The Hamilton Federalists added substance to those fears by
pushing through Congress laws restricting the rights and privileges
of aliens (presumed to be potential Republican voters or, worse
yet, French radicals) and punishing as sedition the printing of
false attacks on the dignity or integrity of high government officials.
Adams found enough merit in these bills to sign them, and he acquiesced
in 14 prosecutions under the Sedition Act. The Alien Acts, however,
he refused to enforce.
One of Adams’s most fateful decisions was to retain
the cabinet he had inherited from Washington, several members of
which were personally loyal to Hamilton. Together with Hamilton’s
supporters in Congress, they engineered the creation of the new
army, which Hamilton in actuality controlled.
Adams did, however, demonstrate the power of the presidency
to confront challenges to executive leadership. In February 1799,
he appointed new peace commissioners to go to France and reopen
negotiations. Adams’s timing and judgment were acute: The French
foreign minister, Charles Maurice de Talleyrand-Périgord,
had sent a diplomatic signal that he wanted peace with the U.S.
When Secretary of State Timothy Pickering, a Hamilton follower,
tried to sabotage the peace mission, Adams fired him; shortly thereafter
the two nations came to terms.
The peace initiative enabled Adams to dismantle the new army,
much to Hamilton’s embarrassment. Adams’s foreign
policy, however, split the Federalist party on the eve of the 1800
election and contributed significantly to the election of Thomas
Jefferson as well as to Republican victories in both houses of Congress.
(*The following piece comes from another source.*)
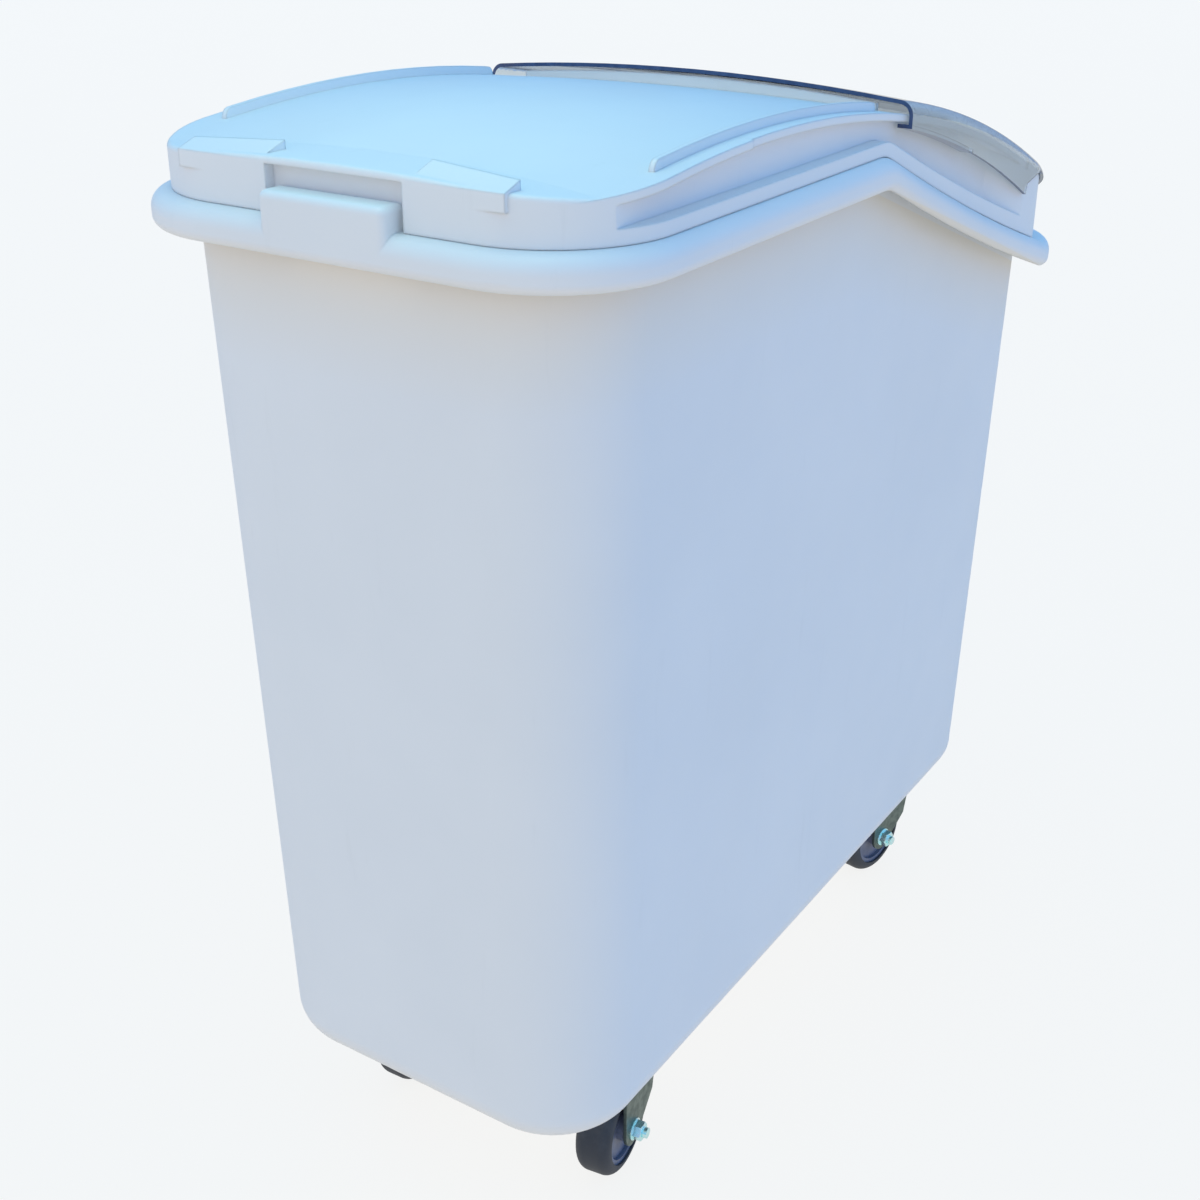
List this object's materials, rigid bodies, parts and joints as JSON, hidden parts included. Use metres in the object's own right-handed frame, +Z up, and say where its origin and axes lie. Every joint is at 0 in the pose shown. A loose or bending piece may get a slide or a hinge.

Adams lived for a quarter century after he left the presidency,
during which time he wrote extensively. His guiding principles were
embodied in a Whig philosophy to which he clung stubbornly. Ill-suited
to adapt to the transition to 19th-century romantic culture, he
was nevertheless a magnificent exponent of the pessimistic view
of human society. He died in Quincy, Mass., on July 4, 1826.